Karel Teige was never so tight in his socially conscious architectural visions, and marvelously clear in his typography. Strangely, I find his cover for Devetsil/The Revolutionary Almanach (1922) much more appealing after all these years than much of the fine art. And his title page for ReD (1927) is as scintillating as Constructivist art can be.
Not that the fine art is negligible. Otto Gutfreund's bronze, Concert (1912-13), is as kinetic a display of the collaborative energy in musical performance as that stolid medium allows. And Josef Capek's oil on canvas, Head (1914-15) is as sly a riff on that part of the human anatomy as ever I've seen. Otakar Kubin's Still Life with Box (1912-13) melds a Fauvist palette with Cezannish perspectives.

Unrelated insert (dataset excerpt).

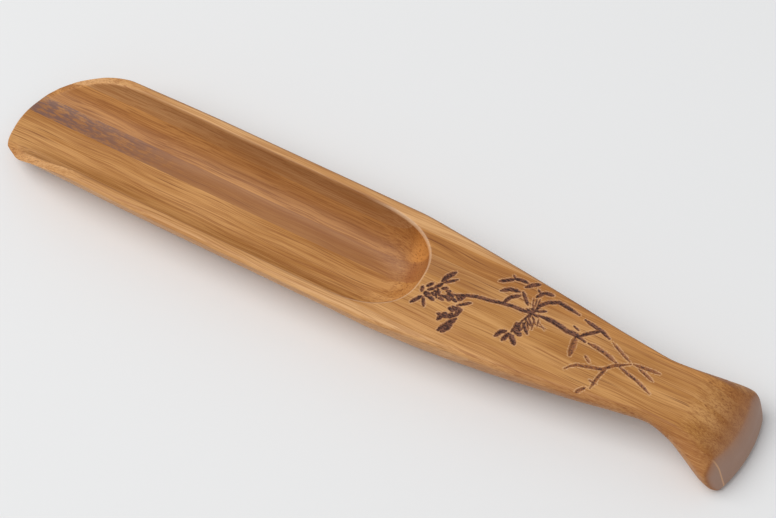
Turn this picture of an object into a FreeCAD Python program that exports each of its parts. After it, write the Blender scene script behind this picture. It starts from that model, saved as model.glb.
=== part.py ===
# Tea scoop carved from one board of upright bamboo strips glued side by side.
# It is one shape: an open bowl with a U section, a tapering handle, and a heel that flares out and down.
# The strips are what the carver's board was made of, so each is a solid of its own, glued face to face.
# Frame: millimetres, X along the scoop with the pouring lip at -X, Y across it, Z up from the table.

import FreeCAD, Part
import math
import os

# Whole scoop
LENGTH = 179.0
HEIGHT = 13.5

# Bowl: outside, trough and pouring lip
BOWL_HALF_WIDTH = 14.85
BOWL_FRONT_NARROWING = 0.5
BOWL_FRONT_HALF_WIDTH = BOWL_HALF_WIDTH - BOWL_FRONT_NARROWING
BOWL_TAPER_FROM = 14.0
BOWL_FULL_FROM = 46.0
BOWL_FULL_TO = 93.0
WALL_THICKNESS = 2.65
TROUGH_HALF_WIDTH = BOWL_HALF_WIDTH - WALL_THICKNESS
TROUGH_DEPTH = 9.5
TROUGH_FLOOR_HALF_WIDTH = 4.0
TROUGH_STRAIGHT_TO = 82.5
TROUGH_END_LENGTH = 18.6
RIM_BEVEL = 0.5
LIP_THICKNESS = 1.3
LIP_LAND_ABOVE_FLOOR = 0.4
LIP_FRONT_RADIUS = 18.0
LIP_SIDE_SHIFT = 1.5
LIP_FULL_BY = 14.0
CUT_BACK_FROM = 3.4
CUT_BACK_ANGLE = math.radians(30.0)
CUT_BACK_FOOT_RADIUS = 7.0
CUT_BACK_BROW_RADIUS = 27.0

# Handle
HEEL_LENGTH = 21.5
NECK_AT = LENGTH - HEEL_LENGTH
NECK_HALF_WIDTH = 7.6
NECK_THICKNESS = 6.7
SHOULDER_ROUND = 0.9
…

Underpinning these individual achievements is a lively picture of the groups and exhibitions in Prague which mediated these interactions from the melting pots of Berlin, Vienna and Paris. I can only record my delight at discovering so many new facets of European culture, more and more to be seen its its Euro totality. Like the marvelous traveling Mannheim show last season on the Year 1000, collaboratively deployed by Czech, Hungarian and Polish curators, this exhibition not only preens itself credibly, but foreshadows an era when we will all share a fully inclusive European heritage. (Down with the Undernationals!)
An added pizazz comes from recreating the Constructive architecture of Friedrich Kiesler, the Rumanian/Austrian visionary. And save at least an hour for the delicious chrestomathy of documentary films that is the High (and Exit) Point of the exhibition. I still relish the proto-Feminist Hungarian flick of three women pianists being led by a lady conductress! Perhaps it's its LA origins that accounts for its demotic appeal. Serious but not condescending. And don't forget if you get hooked as I have been, a much more extensive commentary (two fat volumes) in English from the Los Angeles County Museum is available on Amazon.com. If only Disneyland could be as solid and substantial!